The key takeaway here is consider what the various costs are to do a job, and choose what’s most efficient, even if it isn’t the most fun or most appealing. Would I like to write that code? Yes, and maybe someday I’ll do it – but not today.

Onto the data. With our newly-cleaned up dataset, I wanted to check back in on engagement rates on Instagram, particularly for influencers as the topic has come up recently.

Instagram Influencer Engagement Rates

What we see is a continued, gradual descent of influencer engagement over the past year to date, starting at nearly 1.75% engagement and descending to around 1.2%. In general, influencers have fared much better than brands have, though the engagement decline continues to make things challenging for them; in early 2019, they averaged almost 3% engagement.

The key takeaway is that influencers are showing more declines in engagement, which means that your investment in them may diminish in terms of results they generate. Be sure you’re using as many tracking mechanisms as possible to closely monitor their performance on your behalf and understand the impact they’re making – and what the return on investment is. There may come a point where your ROI drops below that of other channels and strategies; when it comes close, pivot.
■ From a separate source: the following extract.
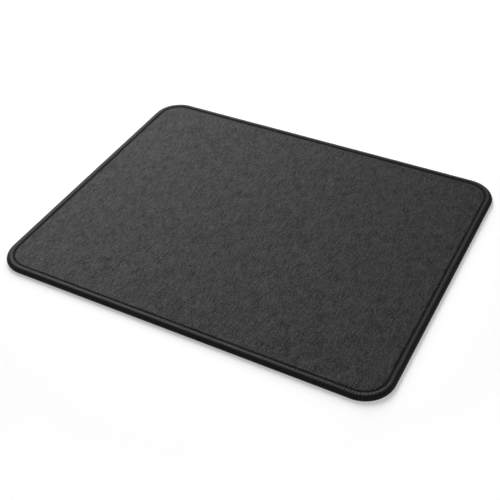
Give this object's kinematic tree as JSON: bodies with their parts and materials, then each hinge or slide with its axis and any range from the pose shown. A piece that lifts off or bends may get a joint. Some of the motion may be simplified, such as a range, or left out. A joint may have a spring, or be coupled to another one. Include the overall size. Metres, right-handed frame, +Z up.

Methodology: Trust Insights extracted 1,011,757 Instagram posts from 10,379 influencers using Facebook’s Crowdtangle software. Influencers were identified as individual personal accounts by Trust Insights and validated with Amazon Mechanical Turk. The timeframe of the data is January 1, 2021 – August 8, 2021. The date of study is August 10, 2021. Trust Insights is the sole sponsor of the study and neither gave nor received compensation for data used, beyond applicable service fees to software vendors, and declares no competing interests.